Como se refere no acórdão deste Tribunal da Relação de Guimarães de 15-10-2013 [Relator António Santos, p. 3527/09.5TBBRG-A. G1, disponível em www.dgsi.pt.], o incidente de habilitação constitui «uma forma de modificação subjectiva da instância, que visa colocar um sucessor no lugar que o falecido ocupava no processo pendente, e a fim de causa poder prosseguir com ele, ou seja, o habilitado apenas vai ocupar a posição do falecido, exercendo os direitos e cumprindo as obrigações que a este último competiam, ficando sujeito à sua anterior actuação processual e devendo aceitar a tramitação no estado em que a encontrar e apenas impulsionando para o futuro e dentro destes limites, o processo».

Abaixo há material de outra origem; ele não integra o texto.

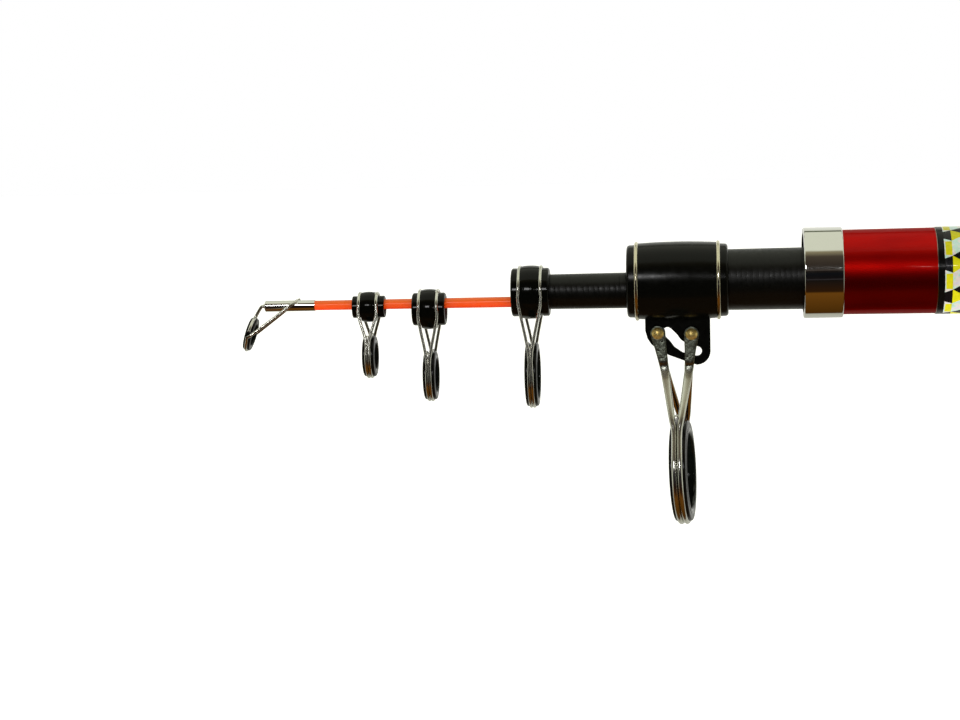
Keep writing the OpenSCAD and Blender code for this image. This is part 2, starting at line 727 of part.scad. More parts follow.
// Crowned barrel with a wire groove at each side and two round ends, its middle at x = 0
module guide_collar(len, barrel_len, barrel_d, flange_d, bore_rear, bore_front) {
    n = 8;
    f = flange_d / 2;
    e = min(0.5, 0.6 * (f - max(bore_rear, bore_front)));
    h = len / 2;
    half_groove = wire_d / 2 + seat_gap;
    b = barrel_len / 2 - half_groove;
    g = barrel_len / 2 + half_groove;
    floor_r = min(f, wire_seat_r(barrel_d) - half_groove) - 0.05;
    crown = 0.2;
    barrel = [for (i = [0 : n]) let (t = i / n)
        [barrel_d / 2 - crown * pow(2 * t - 1, 2), b * (2 * t - 1)]];
    turned(concat([[bore_rear, -h]], arc([f - e, e - h], e, -90, 0), [[f, -g], [floor_r, -g],
        [floor_r, -b]], barrel, [[floor_r, b], [floor_r, g], [f, g]], arc([f - e, h - e], e, 0, 90),
        [[bore_front, h]]));
}

function wire_seat_r(barrel_d) = barrel_d / 2 - 0.35;
function ring_seat_r(ring_d) = ring_d / 2 + 0.05;

// One wire loop, from the collar's groove down both sides and round the ring. side is 1 at the butt.
// A leg stays straight until it is clear of the barrel, then leans in to meet the other at the ring's top
module guide_wire(side, barrel_len, barrel_d, ring_d, drop) {
    ra = wire_seat_r(barrel_d);
    rb = ring_seat_r(ring_d);
    a = acos((rb - ra) / drop);
    u0 = side * barrel_len / 2;
    u1 = side * (wire_d / 2 + 0.02);
    clear_a = sqrt(pow(barrel_d / 2 + wire_d / 2, 2) - ra * ra) + 0.2;
    meet = 0.35 * ring_d;
    function leg(u, z, r, t, m) = [u, m * (r * sin(a) + t * cos(a)), z + r * cos(a) - t * sin(a)];
    bends = [leg(u0, 0, ra, clear_a, 1), leg(u1, -drop, rb, -meet, 1)];
    back = [leg(u1, -drop, rb, -meet, -1), leg(u0, 0, ra, clear_a, -1)];
    round_wire(concat(loop_arc([u0, 0, 0], ra, -a, a), bends, loop_arc([u1, 0, -drop], rb, a, 360 - a),
        back), wire_d, [1, 0, 0], closed = true);
}

module guide_ring(ring_d, drop) {
    translate([0, 0, -drop]) grooved_ring(ring_d / 2, ring_d / 2 - ring_wall * 0.55, ring_w,
        ring_seat_r(ring_d), wire_d);
}

module guide_insert(ring_d, drop) {
    translate([0, 0, -drop]) insert(ring_d / 2 - ring_wall * 0.55 - seat_gap, ring_d / 2 - ring_wall,
        ring_w + 0.2);
}

module at_guide_3() {
    translate([-guide_3_s, 0, section_2_z]) children();
}

module at_guide_2() {
    translate([-guide_2_s, 0, guide_2_z]) children();
}

module at_guide_1() {
    translate([-guide_1_s, 0, guide_1_z]) children();
}

// ---- Section 2 and guide 3 ----

module section_2_base_ring() {
    s = section_2_rear + base_ring_len;
    color("ivory") base_ring(section_2_rear, section_2_z, section_2_bore_r(s), section_2_r(s));
}

module section_2_tube() {
    s0 = section_2_rear + base_ring_len;
    s1 = section_2_front;
    color([0.05, 0.05, 0.05]) translate([0, 0, section_2_z])
        tube(s0, s1, section_2_bore_r(s0), section_2_bore_r(s1), section_2_r(s0), section_2_r(s1));
}

module guide_3_collar() {
    bore_rear = section_2_r(guide_3_s - guide_3_len / 2) + seat_gap;
    bore_front = section_2_r(guide_3_s + guide_3_len / 2) + seat_gap;
    color([0.05, 0.05, 0.05]) at_guide_3() guide_collar(guide_3_len, guide_3_barrel_len,
        guide_3_barrel_d, guide_3_flange_d, bore_rear, bore_front);
}

module guide_3_front_wire() {
    color("gainsboro") at_guide_3()
        guide_wire(-1, guide_3_barrel_len, guide_3_barrel_d, guide_3_ring_d, guide_3_drop);
}

module guide_3_rear_wire() {
    color("gainsboro") at_guide_3()
        guide_wire(1, guide_3_barrel_len, guide_3_barrel_d, guide_3_ring_d, guide_3_drop);
}

module guide_3_ring() {
    color([0.06, 0.06, 0.06]) at_guide_3() guide_ring(guide_3_ring_d, guide_3_drop);
}

module guide_3_insert() {
    color([0.16, 0.16, 0.18]) at_guide_3() guide_insert(guide_3_ring_d, guide_3_drop);
}

// ---- Tip section and tip top ----

module tip_base_ring() {
    s = tip_rear + base_ring_len;
    color("ivory") base_ring(tip_rear, tip_z, tip_r(s) - 1.2, tip_r(s));
}

// Solid glass blank, slim in front and thickening to its rear end
module tip_blank() {
    s0 = tip_rear + base_ring_len;
    color([0.95, 0.3, 0.08]) translate([0, 0, tip_z]) turned([[0, s0], [tip_r(s0), s0],
        [tip_r(section_2_front), section_2_front], [tip_end_d / 2, tip_front], [0, tip_front]]);
}

top_s0 = tip_front - 11;
top_s1 = top_s0 + top_tube_len;

module tip_top_tube() {
    r = top_tube_d / 2;
    e = 0.3;
    color("silver") translate([0, 0, tip_z]) turned(concat([[tip_r(top_s0) + seat_gap, top_s0],
        [r, top_s0]], arc([r - e, top_s1 - e], e, 0, 90),
        [[0.75, top_s1], [0.75, tip_front + 0.3], [tip_r(top_s0) + seat_gap, tip_front + 0.3]]));
}

top_wire_r = top_ring_d / 2 + 0.05;
top_centre = [-(top_s1 + top_reach), 0, tip_z - top_drop];
function top_point(u, y, z) = top_centre
    + [u * cos(top_lean) + z * sin(top_lean), y, z * cos(top_lean) - u * sin(top_lean)];

module in_top_ring() {
    translate(top_centre) rotate([0, top_lean, 0]) children();
}

// Bent wire: two spine strands from the tube's nose round the ring's upper half, and a loop round its
// lower half whose ends cross over the ring's edge and run back as stays to the tube
module tip_top_frame() {
    nose_y = 0.37;
    stay_y = top_tube_d / 2 + top_wire_d / 2 + 0.02;
    over_r = top_ring_d / 2 + top_wire_d / 2 + 0.07;
    over_u = top_ring_w / 2 + 0.1;
    function ring_at(a, r, u) = top_point(u, r * sin(a), r * cos(a));
    function mirrored(p) = [p.x, -p.y, p.z];
    stay = [-(top_s0 + 4), stay_y, tip_z + 1.5];
    cross = [ring_at(84, over_r, over_u), ring_at(97, over_r, 0)];
    color("silver") {
        for (m = [-1, 1])
            round_wire(concat([[-(top_s1 - 1), m * nose_y, tip_z], [-(top_s1 + 0.6), m * nose_y, tip_z],
                [-(top_s1 + 1.1), m * nose_y, tip_z - 0.35], ring_at(m * 6, over_r, 0)],
                [for (a = [14 : 8 : 78]) ring_at(m * a, top_wire_r, 0)]), top_wire_d, [0, 1, 0.3]);
        round_wire(concat([stay], cross, [for (a = [108 : 8 : 252]) ring_at(a, top_wire_r, 0)],
            [mirrored(cross[1]), mirrored(cross[0]), mirrored(stay)]), top_wire_d, [1, 0, 0.2]);
    }
}

module tip_top_ring() {
    in = top_hole_d / 2 + 0.7;
    w = top_ring_w / 2;
    color([0.06, 0.06, 0.06]) in_top_ring() difference() {
        turned(concat([[in, -w]], arc([top_ring_d / 2 - 0.3, 0.3 - w], 0.3, -90, 0, 4),
            arc([top_ring_d / 2 - 0.3, w - 0.3], 0.3, 0, 90, 4), [[in, w]]));
        hoop(top_wire_r, top_wire_d + 4 * seat_gap, 0, 360);
    }
}

module tip_top_insert() {
    color([0.16, 0.16, 0.18]) in_top_ring()
        insert(top_hole_d / 2 + 0.7 - seat_gap, top_hole_d / 2, top_ring_w + 0.1);
}

// ---- Sliding guides 2 and 1 ----

sleeve_wall = 0.4;

// Plastic sleeve that runs on the tip section
module sleeve(len, bore_d) {
    r = bore_d / 2 + lock_gap;
    turned([[r, -len / 2 + 0.05], [r + sleeve_wall, -len / 2 + 0.05], [r + sleeve_wall, len / 2 - 0.05],
        [r, len / 2 - 0.05]]);
}

function sleeve_seat_r(bore_d) = bore_d / 2 + lock_gap + sleeve_wall + turn_gap;

module guide_2_sleeve() {
    color("whitesmoke") at_guide_2() sleeve(guide_2_len, guide_2_bore_d);
}

module guide_2_collar() {
    bore = sleeve_seat_r(guide_2_bore_d);
    color([0.05, 0.05, 0.05]) at_guide_2() guide_collar(guide_2_len, guide_2_barrel_len,
        guide_2_barrel_d, guide_2_flange_d, bore, bore);
}

module guide_2_front_wire() {
    color("gainsboro") at_guide_2()
        guide_wire(-1, guide_2_barrel_len, guide_2_barrel_d, guide_2_ring_d, guide_2_drop);
}

module guide_2_rear_wire() {
    color("gainsboro") at_guide_2()
        guide_wire(1, guide_2_barrel_len, guide_2_barrel_d, guide_2_ring_d, guide_2_drop);
}

module guide_2_ring() {
    color([0.06, 0.06, 0.06]) at_guide_2() guide_ring(guide_2_ring_d, guide_2_drop);
}

module guide_2_insert() {
    color([0.16, 0.16, 0.18]) at_guide_2() guide_insert(guide_2_ring_d, guide_2_drop);
}

module guide_1_sleeve() {
    color("whitesmoke") at_guide_1() sleeve(guide_1_len, guide_1_bore_d);
}

module guide_1_collar() {
    bore = sleeve_seat_r(guide_1_bore_d);
    color([0.05, 0.05, 0.05]) at_guide_1() guide_collar(guide_1_len, guide_1_barrel_len,
        guide_1_barrel_d, guide_1_flange_d, bore, bore);
}

module guide_1_front_wire() {
    color("gainsboro") at_guide_1()
        guide_wire(-1, guide_1_barrel_len, guide_1_barrel_d, guide_1_ring_d, guide_1_drop);
}

module guide_1_rear_wire() {
    color("gainsboro") at_guide_1()
        guide_wire(1, guide_1_barrel_len, guide_1_barrel_d, guide_1_ring_d, guide_1_drop);
}

module guide_1_ring() {
    color([0.06, 0.06, 0.06]) at_guide_1() guide_ring(guide_1_ring_d, guide_1_drop);
}

module guide_1_insert() {
    color([0.16, 0.16, 0.18]) at_guide_1() guide_insert(guide_1_ring_d, guide_1_drop);
}

butt_tube();
front_ferrule();
front_band();
pattern_wrap();
rear_band();
winding_check();
foregrip();
reel_seat_tube();
fixed_hood();
sliding_hood();
hood_liner();
lock_nut();
lock_nut_trim();
seat_end_ring();
rear_grip();
butt_collar();
plug_gasket();
butt_plug();
plug_cushion();
section_3_base_ring();
section_3_tube();
stripper_collar();
stripper_rear_trim();
stripper_front_trim();
stripper_plate();
stripper_rivets();
stripper_front_frame();
stripper_rear_frame();
stripper_ring();
stripper_insert();
section_2_base_ring();
section_2_tube();
guide_3_collar();
guide_3_front_wire();
guide_3_rear_wire();
guide_3_ring();
guide_3_insert();
tip_base_ring();
tip_blank();
tip_top_tube();
tip_top_frame();
tip_top_ring();
tip_top_insert();
guide_2_sleeve();
guide_2_collar();
guide_2_front_wire();
guide_2_rear_wire();
guide_2_ring();
guide_2_insert();
guide_1_sleeve();
guide_1_collar();
guide_1_front_wire();
guide_1_rear_wire();
guide_1_ring();
guide_1_insert();
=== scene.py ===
import math

import bmesh
import bpy
from mathutils import Matrix, Vector, noise


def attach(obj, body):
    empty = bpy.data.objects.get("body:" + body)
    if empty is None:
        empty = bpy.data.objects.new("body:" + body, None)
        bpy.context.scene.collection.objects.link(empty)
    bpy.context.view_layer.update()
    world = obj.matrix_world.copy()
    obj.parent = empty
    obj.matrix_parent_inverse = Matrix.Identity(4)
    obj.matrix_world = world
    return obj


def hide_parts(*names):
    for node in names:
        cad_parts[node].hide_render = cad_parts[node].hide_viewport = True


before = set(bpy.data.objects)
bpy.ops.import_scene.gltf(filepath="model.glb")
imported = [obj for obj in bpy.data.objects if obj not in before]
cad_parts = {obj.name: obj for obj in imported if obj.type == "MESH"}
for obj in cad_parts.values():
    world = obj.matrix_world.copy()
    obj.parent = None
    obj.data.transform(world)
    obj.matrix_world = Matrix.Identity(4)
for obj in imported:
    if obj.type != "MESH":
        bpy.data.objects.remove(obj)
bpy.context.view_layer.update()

# ---- Butt tube ----
# A tapered glass fibre tube, sprayed candy red over a silver ground and polished to a deep gloss.
# A fine silver line, drawn on with a brush, closes the lacquer's rear edge.
MM = 0.001
BUTT_LEN = 450.0
BUTT_FRONT_R = 10.0
BUTT_REAR_R = 12.1
LACQUER_REAR_S = 419.1


def butt_r(s):
    """Radius of the butt tube, s millimetres in front of its rear end."""
    return BUTT_FRONT_R + (BUTT_REAR_R - BUTT_FRONT_R) * (BUTT_LEN - s) / BUTT_LEN


def finish(name, colour, metal=0.0, rough=0.3, **more):
    """A new material. Values that are the same all over the surface sit on the shader's own sockets."""
    made = bpy.data.materials.new(name)
    made.use_nodes = True
    shader = made.node_tree.nodes["Principled BSDF"]
    shader.inputs["Base Color"].default_value = (*colour, 1)
    shader.inputs["Metallic"].default_value = metal
    shader.inputs["Roughness"].default_value = rough
    for socket, value in more.items():
        shader.inputs[socket.replace("_", " ")].default_value = value
    return made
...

Tal significa que o habilitado ocupa a posição processual do falecido com os respetivos direitos e obrigações, estando sujeito à anterior atuação processual do mesmo e apenas impulsionando o processo para o futuro, tendo a habilitação apenas efeitos ex nunc [Cf. Abrantes Geraldes, Paulo Pimenta, Luís Filipe de Sousa, Código de Processo Civil Anotado, vol. I, Coimbra, Almedina, 2020, p. 410.].
Logo, a confissão operada pelo executado originário impõe-se indiscutivelmente aos habilitados, pelo que a ulterior dedução de oposição à execução por parte dos habilitados/executados com base em fundamentos que envolvam a discussão da dívida que o executado originário reconheceu como sua, configura uma utilização abusiva do direito de embargar, como sucede com a invocada ineptidão do requerimento executivo, com a impugnação da existência da dívida exequenda, e respetiva exigibilidade, em virtude do alegado desconhecimento por parte dos embargantes da prévia interpelação do obrigado no título aquando do preenchimento da livrança entregue em branco, não se vislumbrando que na formulação de tal juízo tenham sido excedidos os limites legais ou que tal entendimento colida materialmente com o princípio da proibição da indefesa, consagrado no artigo 20.º da Constituição da República Portuguesa."